Is a LinkedIn verified badge proof of employment?

No. LinkedIn verification confirms a government-issued ID or workplace email at one point in time, but it does not continuously confirm current employer affiliation.

Should I share my Social Security number with a recruiter?

No. Wait until a written conditional offer is signed, because the FCRA only requires SSN disclosure for background checks that follow a formal offer.

Can a recruiter ask about my salary history?

No in many jurisdictions, including California, New York, and Massachusetts, where salary-history bans prohibit the question entirely during the hiring process.

Is it safe to download a take-home coding test from a recruiter?

No, not without sandboxing, because CISA documented malware in fake coding tests and running them on production devices can expose employer data.

Can I recover money wired to a scam recruiter?

Yes, sometimes, if you file with FBI IC3 within 72 hours and your bank invokes the FinCEN Rapid Response Program before the funds leave U.S. accounts.

Does LinkedIn refund losses from a scam recruiter?

No. Section 230 of the Communications Decency Act shields LinkedIn from liability for third-party content, so financial recovery must come from the fraudster or your bank.

Are third-party agency recruiters worth trusting?

Yes, when they are licensed under state law, such as New York General Business Law Article 11, and when they disclose the hiring employer and fee structure upfront in writing.

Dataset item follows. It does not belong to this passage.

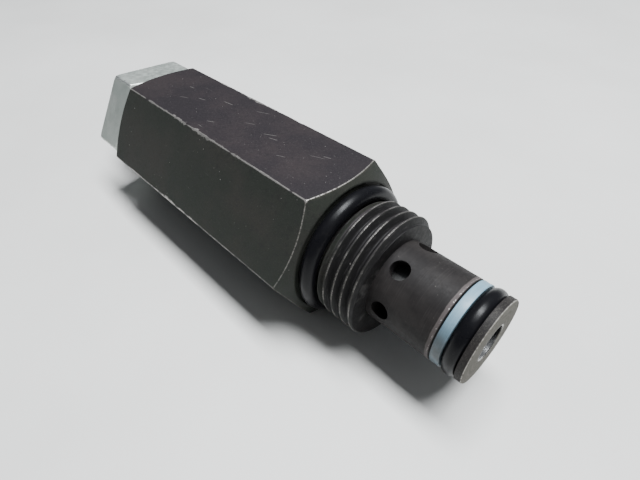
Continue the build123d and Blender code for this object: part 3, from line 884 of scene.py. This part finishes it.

Can a recruiter discriminate based on age, race, or gender?

No. Title VII of the Civil Rights Act and the ADEA bar discriminatory recruiting, and the employer is liable for the agency recruiter’s conduct.

Is it legal for a recruiter to require a background check?

Yes, after a conditional offer, if the recruiter follows FCRA disclosure rules and obtains written consent before pulling a consumer report.

Can I sue a fake recruiter personally?

Yes. State fraud and identity-theft statutes allow individual suits, and federal claims under the Computer Fraud and Abuse Act may apply when credentials or devices are compromised.